The group is crafting a “sustainable parks initiative,” a proposed ballot issue that may transfer county and city parks to a new regional authority, or simply provide an enhanced and secure funding stream from a new tax designated for park maintenance and operations.

While the exact legal structure has yet to be decided, TOSC Executive Director Susan Davies said the present funding crisis is irremediable without a new funding source.

“The city cut its general fund support for the parks budget by 84 percent from 2008 to 2010,” she said, “while the county’s budget has shrunk by 68 percent. We don’t think that those numbers are going to improve much.”

The coalition is considering three different models.

A “regional service authority” would be a countywide entity with its own elected board of directors. The state legislature would have to authorize its creation, meaning that it couldn’t be presented to voters until November of 2011. Such authorities are usually funded through local property taxes, although local voters have not embraced property tax increases in the past.

A “legislative district” would also require legislative action. Its structure would be similar to that of the Pikes Peak Rural Transportation Authority, but with a board that would include both local elected officials and city/county residents. Funding for the authority would be put before voters during 2011.

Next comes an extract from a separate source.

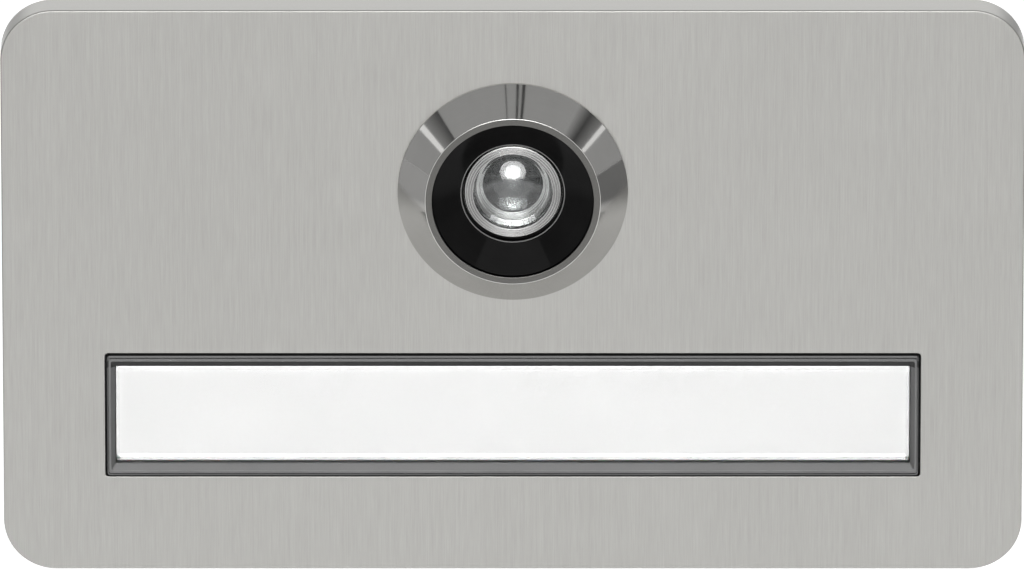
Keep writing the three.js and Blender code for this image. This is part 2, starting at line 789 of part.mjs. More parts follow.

The third option, TOPS 2, is less complex. Like its popular predecessor, the initiative would funnel tax revenues to the city and county. Sharp restrictions would be placed upon the new funds, mandating that they be placed in special revenue funds, not general funds. Ninety percent of the funds would be used for maintenance and operations, and only 10 percent could be used for administration. City and county would retain their parks departments, and would not be required to transfer parks, open space, and trail corridors to a newly-created entity.

Davies said that TOPS 2 might be the best option.

“There’s a lot of support for TOPS out there,” she said, “and the name alone would be very helpful.”

Although TOPS 2 could theoretically be placed on the November ballot, Davies and TOSC advocacy director Bill Koerner would prefer to wait until 2011.

“There are a lot of questions to answer still,” Koerner said, “and we’d rather wait for another year and do it right. For example, our first estimates were that the parks would need $24 million annually, and that figure is too high. We need to get it down.”

Ideally, Koerner said, voters would be asked to approve a dedicated sales tax of no more than 3/10th percent.

Davies acknowledged that any of the three proposals would create another revenue silo, further fragmenting government and reducing the ability of local elected officials to alter their budgets.

“That’s true,” said Davies, “but that’s what the voters want.”